Sounds like a perfect match! From everything I have heard, Bichons are very similar to Maltese.

ginny & zoe & bella


----------



## PreciousPrince (Feb 27, 2006)

Congrats it will be fun! Please just make sure they are reputable breeders. My parents have a Bichon named Andre, Perri's "cousin Andre" and he's very good with Perri. Perri goes to their house while I'm at work and they keep each other company. Perri is very playful, and is constantly jumping on him, pulling on his hair, barking in his face, etc just trying to get Andre to play with him, as Andre is the laziest dog I've ever seen. Andre just stands there and puts up with it. All dogs are individuals, so just make sure you find one with a personality suitable to your needs. Here's a pic of him at their double bday party in August:


----------



## msmagnolia (Sep 8, 2004)

That picture of Andre is fantastic. I used to keep Jolie's hair longer, but as she has gotten older she is less thrilled with the grooming ritual, so I keep her shorter. I miss those days of that rounded bichon head and legs.......


----------



## CocosMom (May 7, 2007)

> Congrats it will be fun! Please just make sure they are reputable breeders. My parents have a Bichon named Andre, Perri's "cousin Andre" and he's very good with Perri. Perri goes to their house while I'm at work and they keep each other company. Perri is very playful, and is constantly jumping on him, pulling on his hair, barking in his face, etc just trying to get Andre to play with him, as Andre is the laziest dog I've ever seen. Andre just stands there and puts up with it. All dogs are individuals, so just make sure you find one with a personality suitable to your needs. Here's a pic of him at their double bday party in August:
> 
> 
> 
> ...


 That is an adorable pictures of Andre!


----------



## PreciousPrince (Feb 27, 2006)

Aww thanks! He's my wooly bear and is like my second dog bc I take care of him so much when they're gone, and am in charge of everything when it comes to him--vet appts, groomer appts, food ordering, meds, etc.. I don't know a lot about the breed, but from what I've read he seems to be the exact opposite in most ways. They're supposed to be lively, intellient, and obedient, and he's the biggest couch potato, not so bright, and very stubborn LOL. He's also very naughty, and very attached to my stepfather. He just mopes around my house when I have him while they're out of town bc he misses him so much. But he is just the absolute sweetest thing despite all of his shortcomings, and I can't help but love him. :wub:


----------



## Amburn (May 31, 2007)

Wow! Thanks for all the informative info everyone! My only concern now is his size! I know it really shouldn't matter, but we don't live in a huge house - only about 1000 square feet. I don't know if I want a dog that could possibly get up to 20 pounds. I may need to re-consider this. 

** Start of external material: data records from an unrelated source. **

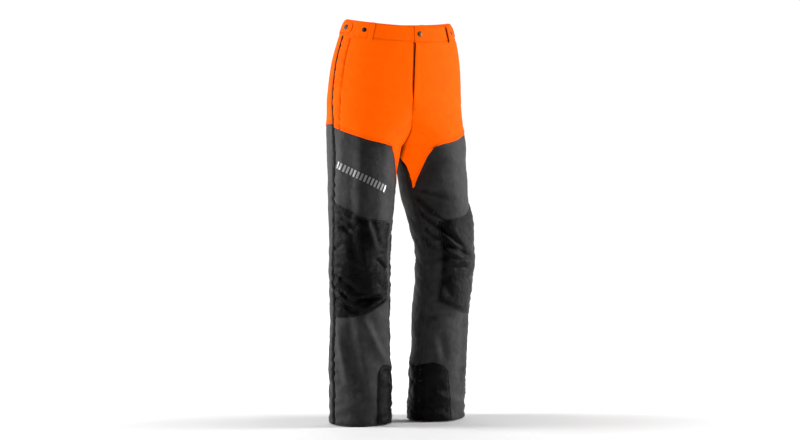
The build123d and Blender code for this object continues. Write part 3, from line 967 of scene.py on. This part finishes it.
def legs(name, side):
    """The grey panels of one leg, parted under the knee patch where nothing bends."""
    hip, knee, leg = f"hip {name}", f"knee {name}", f"leg {name}"
    for part, start, end, top in (
        ("front", front_start, front_inner, yoke_height),
        ("back", back_start, back_inner, back_yoke_height),
    ):
        cut = Cut(side, start, end, top, LEG_SPLIT)
        panel(f"thigh_{part}_{name}", cut, hip, "grey_cloth",
              nodes=(f"thigh_{part}_panel_{name}",))
        cut = Cut(side, start, end, LEG_SPLIT, -OUTSEAM)
        panel(f"shin_{part}_{name}", cut, knee, "grey_cloth",
              nodes=(f"knee_{part}_panel_{name}", f"shin_{part}_panel_{name}"))
    # a tube of black thread laid in the side seam as painted shade that darkens the seam's groove,
    # then the stitches beside it, the inseam's and the hem's
    z = run(-46, -1076, 900)
    stitch("black", leg, side, side_seam(z), z, 4.6, 3.4, 3.0)
    z = run(-330, -1040, 500)
    stitch("grey", leg, side, side_seam(z) + 5.0, z)
    z = run(-480, -1040, 400)
    stitch("grey", leg, side, back_inner(z) - 2.2, z, 0.3)
    angle = run(-160, 194, 500)
    stitch("grey", knee, side, np.where(angle < INSEAM, angle + 360, angle), -OUTSEAM + HEM, 0.35)


def patches(name, side):
    """The coated patches over the knee and round the ankle's inner side."""
    inner, front, back = PATCH_EDGE[side], ANKLE_FRONT[side], level(ANKLE_BACK)
    knee, shin = f"knee {name}", f"shin_{name}"

    def edge(z):
        return inner - 2.0 * smooth(-620, -740, z) + 3.0 * smooth(-560, -545, z)

    def start(z):
        return side_seam(z) - 1.2

    def top(share):
        return solve(PATCH_TOP, start, edge, share, -520.0)

    def bottom(share):
        return solve(PATCH_BOTTOM, start, edge, share, -780.0)

    def ankle_top(share):
        corner = 12 * np.clip(1 - share / 0.12, 0, 1) ** 2
        return solve(ANKLE_TOP, front, back, share, -930.0) - corner

    cut = Cut(side, start, edge, top, bottom, 4.0)
    away = cut.edge()
    puff = 1.3 * smooth(0, 16, away) + 0.25 * waves(cut.z + cut.angle, 21, 71) * smooth(3, 12, away)
    near, far = PATCH_ROWS
    puff = puff - 1.5 * hump(near, 1.7, away) - 1.3 * hump(far, 1.9, away)
    panel(f"knee_patch_cloth_{name}", cut, knee, "patch_cloth", 2.0 + puff, 1.1)
    share = run(0.02, 0.98)
    sew = partial(stitch, "grey", knee, side, lift=1.0, pitch=5.4, radius=0.5)
    for inset in PATCH_ROWS:
        for line, way in ((top, -1), (bottom, 1)):
            z = line(share) + way * inset
            sew(angle_at(start, edge, z, share), z)
        z = run(float(top(np.array(0.98))) - inset, float(bottom(np.array(0.98))) + inset)
        sew(edge(z) + inset * 0.72, z)

    cut = Cut(side, front, back, ankle_top, -OUTSEAM + 0.5, 4.0)
    away = cut.edge()
    lift = 1.25 + 0.6 * smooth(0, 10, away) - 0.8 * hump(near, 1.3, away)
    panel(f"ankle_patch_cloth_{name}", cut, shin, "patch_cloth", lift, 1.1)
    sew = partial(stitch, "black", shin, side, lift=1.1)
    share = run(0.02, 0.98, 160)
    z = ankle_top(share) - near
    sew(angle_at(front, back, z, share), z)
    z = run(-945, -1075)
    sew(front(z) - 1.8, z)
    sew(ANKLE_BACK + 1.8, run(-915, -1075))
    for z in (-941.0, -972.0):
        bar_tack("grey", shin, side, INSEAM, z, 10.0, 1.9)


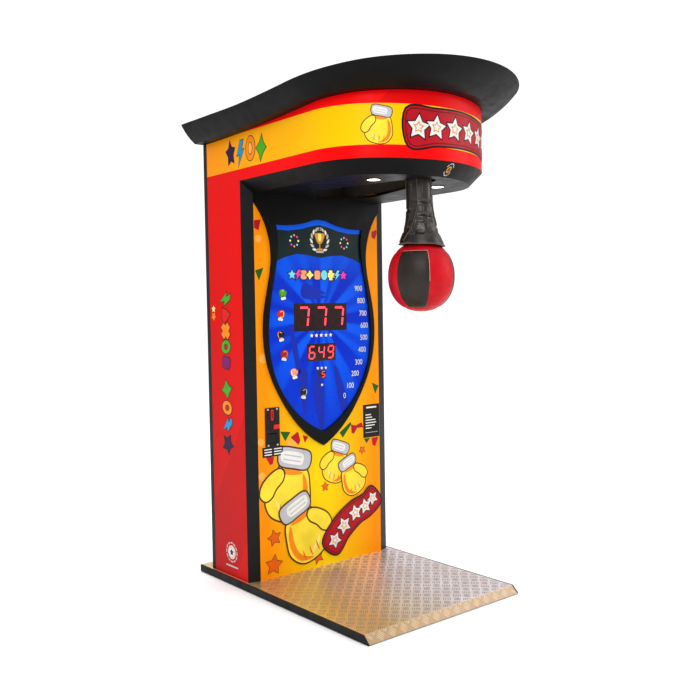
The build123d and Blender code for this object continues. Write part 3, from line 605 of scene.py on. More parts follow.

Maybe I should just break down and get another Maltese - which is what I REALLY want. But, my hubby is just having a hard time with the $$$$ for another Maltese. I try to explain to him ... at least we don't have to put the dogs through college. hehe! :biggrin:


----------



## PreciousPrince (Feb 27, 2006)

Well Andre weighs about 12.5 pounds. I just looked and the AKC does not have a weight standard for them. I found another site, bichonfrise.org, that says they normally range from 10-18 pounds. If this is a good breeder who knows her lines well, she can probably tell you if they are expected to be on the smaller side of that range. I wish you luck in whatever you decide.


----------



## Baxterzmom (Nov 18, 2005)

I have Baxter and when he was 9 months old we got Bella a small maltese then we got Cowboy and Pistol from Maltese Rescue. Bella gets along with every one - Baxter loves Bella and is good with the pair of maltese we adopted they on the other hand love Bella but dont like Baxter - they bark in his face and Cowboy tries to hump him which really ticks Baxter off but he is such a loving dog - I am the alpha and they follow me around on my heels all the time - they are in their baskets sleeping in their day beds if I move they are all up and follow me - I can not even have a shower or go to the bathroom without an audience. I think a female might be easier and perhaps if Baxter (bichon) was female the boys would love him/her. They never fight but they do bark/growl at Baxter - he on the other hand has never barked or growled at any of them. OH in the doggie kingdom Bella is boss she is also the smallest and youngest.

When I got Bella she weighed 1lb 6 ounces and was 13 weeks old - Baxter followed her everywhere he just did not know what to make of her and I watched him like a hawk but never any problem.


----------



## rpcvkatherine (Mar 23, 2004)

My parents have two bichons. Sophie and the bichons were best friends. She loved spending time with her cousins and when I moved out here, my dad brought the male bichon to visit when she was sick. Sophie was so happy to see him, it was amazing to see her spark come back to her. 

Just from my experience with them, I think they will get along.


----------